For sure you need a milk substitute. I used my old standby, plain unsweetened almond milk. I suppose if you’re in a pinch you could use water – actually, Thanksgiving always falls during the Nativity Fast for we Orthodox Christians. I think generally there is a dispensation from the fast that day, but for those who want to keep it, using water would be a little more Lenten, I guess : ) Anyway, stir in your liquid a little at a time. I kept mine pretty thick, probably a little thicker than the traditional version which calls for one can of soup plus 1/2 cup milk. So, you could add 1 1/2 cups of liquid and probably be okay.

Now for the best part, the French fried onions! I added a handful, then a couple pinches more because I love them so.

Once the onions are stirred in, pour the mixture into a small casserole dish. (If you have potatoes in there baking at 425 you may now turn the heat down, leaving the potatoes in. Don’t worry about waiting for the oven to cool down before putting the casserole in, just keep an eye on it). The original recipe needs 25 minutes to bake, but ours is already hot to begin with. 10 to 15 minutes should do. Then remove it from the oven and sprinkle more French fried onions on top, and bake another few minutes until the onions get crispy and begin to brown.

It should look something like this. Not sure why the onions are ridged like potato chips, but actually, I bet potato chips would be good in this, too.

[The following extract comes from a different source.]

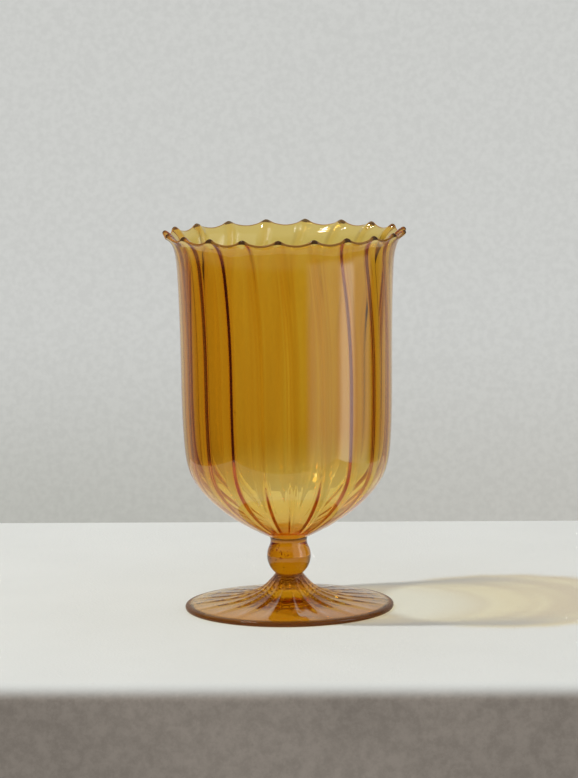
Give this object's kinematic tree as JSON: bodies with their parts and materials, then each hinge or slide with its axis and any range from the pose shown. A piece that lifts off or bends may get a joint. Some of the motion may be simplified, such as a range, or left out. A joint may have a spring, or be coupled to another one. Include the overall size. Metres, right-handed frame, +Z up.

I decided to make mashed potatoes. I added almond milk, margarine, salt, pepper & garlic.

I cannot tell you how satisfying this was. I guess this is a good life lesson…I could’ve eaten any old thing and been full, but unsatisfied and probably disappointed and unhappy. But my patience paid off, and in the 11th hour my happiness was fulfilled. Good food comes to those who wait, unless you’re at a bad restaurant with poor service.

That’s why it’s better to eat at home. I think I’ll continue on this theme leading up to the holiday in case anyone needs ideas. For example, it would’ve been awfully nice to have dressing and gravy with this meal. And I still need to perfect my pumpkin pie recipe. I don’t usually do a fake meat, but maybe I can come up with something.